Der Männerchor Kollbrunn trug an diesem Abend, am 12. Mai 2012, das Lied, von E. Grolimund komponiert, Hochsigzyt, unter der Dirigentin Eva Rüegg, sehr ausdrucksvoll vor. Der Bedeutung des Wortlauts Rechnung geschenkt, löste die Dynamik ihre betörende Wirkung beim Publikum aus, womit die Lehre von der Schallstärke, gezielt probiert, wie von der Dirigentin experimentell eingesetzt, die Bedeutung eben hat und einnimmt.

Erstaunlich gut und erfrischend war auch der Auftritt des Frauenchors Kollbrunn, der mit dem Lied der Märchen einen sexy Auftritt riskierte, darnach aber voll und ganz abräumte. Die Choreografie gelang den Damen nebst ihrem Gesang makellos. Die Märchen-Figuren gewannen und hinterliessen dabei einen unerwartet starken Eindruck. Selbst Frau Holle, die Individualsierung elfischer Wesen, von sog. Schutzdämonen, schüttelte ihr Schneefall-Kissen mit einem präzisen Taktgefühl.

Zwar ist der Männerchor Kollbrunn aus geschichtlicher Sicht Firmzeuge des Frauen- und Töchterchors Kollbrunn – dennoch hat die obige Beschreibung über den Auftritt des heutigen Frauenchors Kollbrunn beim Chorkonzert in Winterthur nichts mit Schmeichelei zu tun. Das Kompliment des Aktuars des Männerchors Kollbrunn ist keineswegs zu dick aufgetragen, gibt damit vielmehr lieber eine aufrichtige Anerkennung für einen aussergewöhnlichen Einsatz bei aller aufgebrachten Kritikfähigkeit zum Besten.

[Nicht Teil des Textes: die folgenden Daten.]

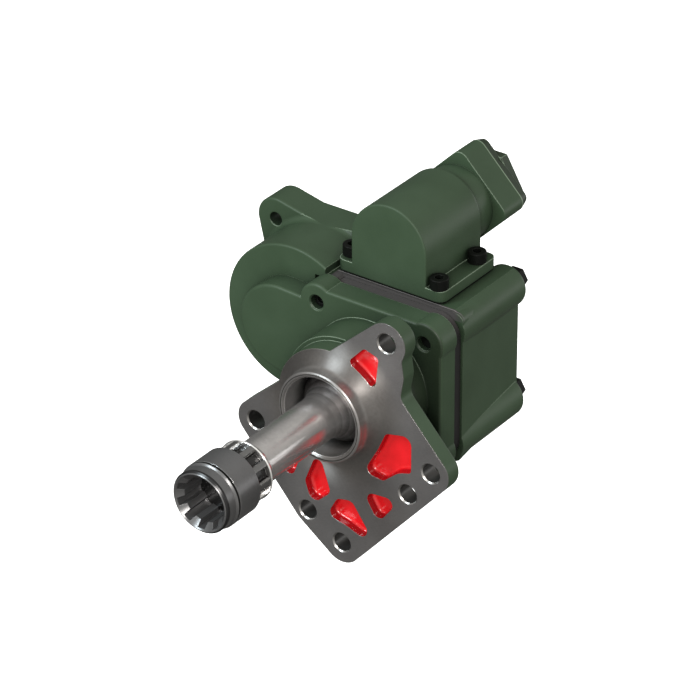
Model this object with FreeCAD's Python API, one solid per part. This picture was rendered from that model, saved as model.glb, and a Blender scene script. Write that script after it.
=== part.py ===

Zum Schlusse kommend, zusammengefasst

Die gesangliche Tradition hält sich in Kollbrunn nicht nur hartnäckig, sondern feiert gegenwärtig und aktuell, beachtliche Erfolge, wie am 12. Mai 2012, im Kirchgemeindehaus Liebestrasse in Winterthur. Der Bezirksgesangverein Winterthur ist auf seinem reformierten Wege in der Lage, den Chören in dessen Bezirke eine Plattform zu bieten. „S’isch Zyt zum Singe“, und wer den Wink immer noch als Witz versteht, ist und bleibt sodann von gestern. Das Gestrige, was nicht rein nach Gesange tönte, habe ich längst vergessen.